## Stated task
Extract the listing below in full, unchanged.

## start

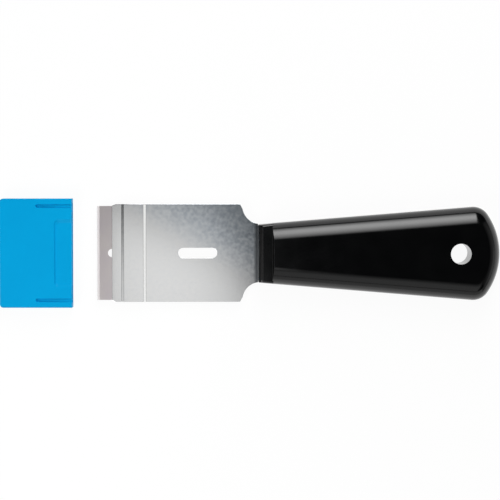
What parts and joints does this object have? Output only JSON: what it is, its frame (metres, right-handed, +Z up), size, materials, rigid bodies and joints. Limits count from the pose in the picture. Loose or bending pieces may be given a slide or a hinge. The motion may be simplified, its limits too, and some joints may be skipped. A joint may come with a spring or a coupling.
{
  "type": "hand scraper",
  "caption": "Flat hand scraper with a tapered handle and a hang hole, a steel head that clamps a replaceable blade, and a push-on blade cap.",
  "frame": {"origin": "under the middle of the set's bounding box, on the surface that the scraper and its cap lie on", "axes": "+X from the cap to the end of the handle, +Y across the tool, +Z up from the underside to the upper face"},
  "size_m": [0.2276, 0.0498, 0.0165],
  "materials": {
    "handle_plastic": "glossy black moulding",
    "sheet_steel": "bright rolled sheet, faintly mottled",
    "rivet_steel": "plain steel",
    "blade_steel": "satin, with bright ground edges",
    "cap_plastic": "satin blue moulding"
  },
  "bodies": {
    "scraper": {"handle": "handle_plastic", "lower_leaf": "sheet_steel", "upper_leaf": "sheet_steel", "tang_rivet_1": "rivet_steel", "tang_rivet_2": "rivet_steel"},
    "blade": {"blade": "blade_steel"},
    "cap": {"cap": "cap_plastic"}
  },
  "joints": [
    {"name": "blade_slide", "type": "slide", "parent": "scraper", "child": "blade", "axis": [-1, 0, 0], "range_m": [0, 0.0165]},
    {"name": "cap_slide", "type": "slide", "parent": "blade", "child": "cap", "axis": [1, 0, 0], "range_m": [0, 0.042]}
  ]
}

## end

## Answer to the problem
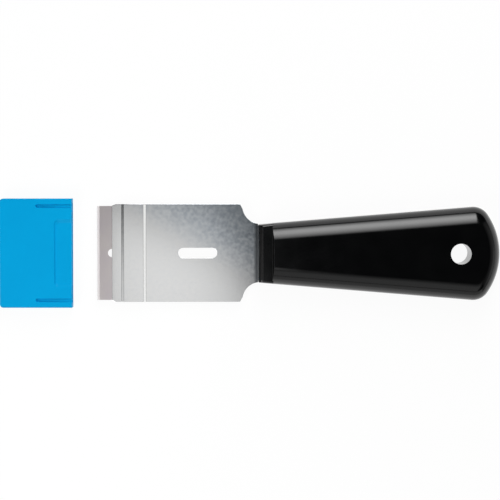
What parts and joints does this object have? Output only JSON: what it is, its frame (metres, right-handed, +Z up), size, materials, rigid bodies and joints. Limits count from the pose in the picture. Loose or bending pieces may be given a slide or a hinge. The motion may be simplified, its limits too, and some joints may be skipped. A joint may come with a spring or a coupling.
{
  "type": "hand scraper",
  "caption": "Flat hand scraper with a tapered handle and a hang hole, a steel head that clamps a replaceable blade, and a push-on blade cap.",
  "frame": {"origin": "under the middle of the set's bounding box, on the surface that the scraper and its cap lie on", "axes": "+X from the cap to the end of the handle, +Y across the tool, +Z up from the underside to the upper face"},
  "size_m": [0.2276, 0.0498, 0.0165],
  "materials": {
    "handle_plastic": "glossy black moulding",
    "sheet_steel": "bright rolled sheet, faintly mottled",
    "rivet_steel": "plain steel",
    "blade_steel": "satin, with bright ground edges",
    "cap_plastic": "satin blue moulding"
  },
  "bodies": {
    "scraper": {"handle": "handle_plastic", "lower_leaf": "sheet_steel", "upper_leaf": "sheet_steel", "tang_rivet_1": "rivet_steel", "tang_rivet_2": "rivet_steel"},
    "blade": {"blade": "blade_steel"},
    "cap": {"cap": "cap_plastic"}
  },
  "joints": [
    {"name": "blade_slide", "type": "slide", "parent": "scraper", "child": "blade", "axis": [-1, 0, 0], "range_m": [0, 0.0165]},
    {"name": "cap_slide", "type": "slide", "parent": "blade", "child": "cap", "axis": [1, 0, 0], "range_m": [0, 0.042]}
  ]
}